Who are the large companies besides WotC that are putting out higher-quality adventures than the small companies? If you think WotC should be able to, then I would assume the evidence would be other large companies that are doing it while WotC is not. So which companies are they, and what would you say are happening in the adventures that they are doing right that WotC isn't?
 

Who are the large companies besides WotC that are putting out higher-quality adventures than the small companies? If you think WotC should be able to, then I would assume the evidence would be other large companies that are doing it while WotC is not. So which companies are they, and what would you say are happening in the adventures that they are doing right that WotC isn't?
I've always said EnPublishing puts out great adventure after great adventure. I know that at least one Enworlder was hired to write stuff. And by not being a megacorp, they are free from the never ending greed of endless growth! Isn't that enough to know EnAdventurrs are great?
 

Who are the large companies besides WotC that are putting out higher-quality adventures than the small companies?
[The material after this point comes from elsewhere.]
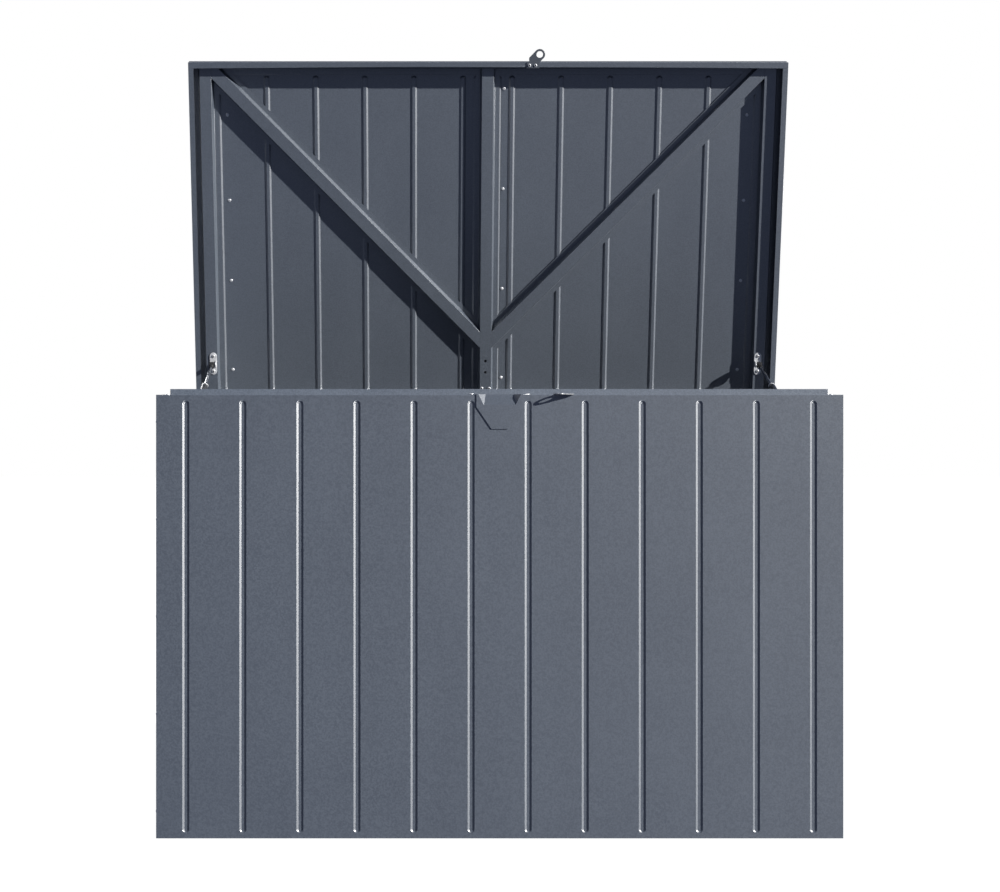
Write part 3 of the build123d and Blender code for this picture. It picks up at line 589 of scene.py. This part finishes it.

If you think WotC should be able to, then I would assume the evidence would be other large companies that are doing it while WotC is not. So which companies are they, and what would you say are happening in the adventures that they are doing right that WotC isn't?
I'm not entirely sure that I'm following the logic here.

It's only reasonable to expect that WotC can put out high-quality adventures if other large companies can? So if there aren't other large companies putting out high quality adventures, then are you saying that large companies aren't capable of putting out quality stuff more often than small companies?
BTW there really aren't any other tabletop companies that'd be considered comparable to WotC's size- Paizo's the next up as far as TTRPGs go.

Honestly... it kind of makes sense. A big company definitely loses things along the way, even if they gain other advantages. It's much easier to guide a vision, or stay on course, on a small ship with a single captain than it would be on a big one with lots of captains all having a voice on the direction.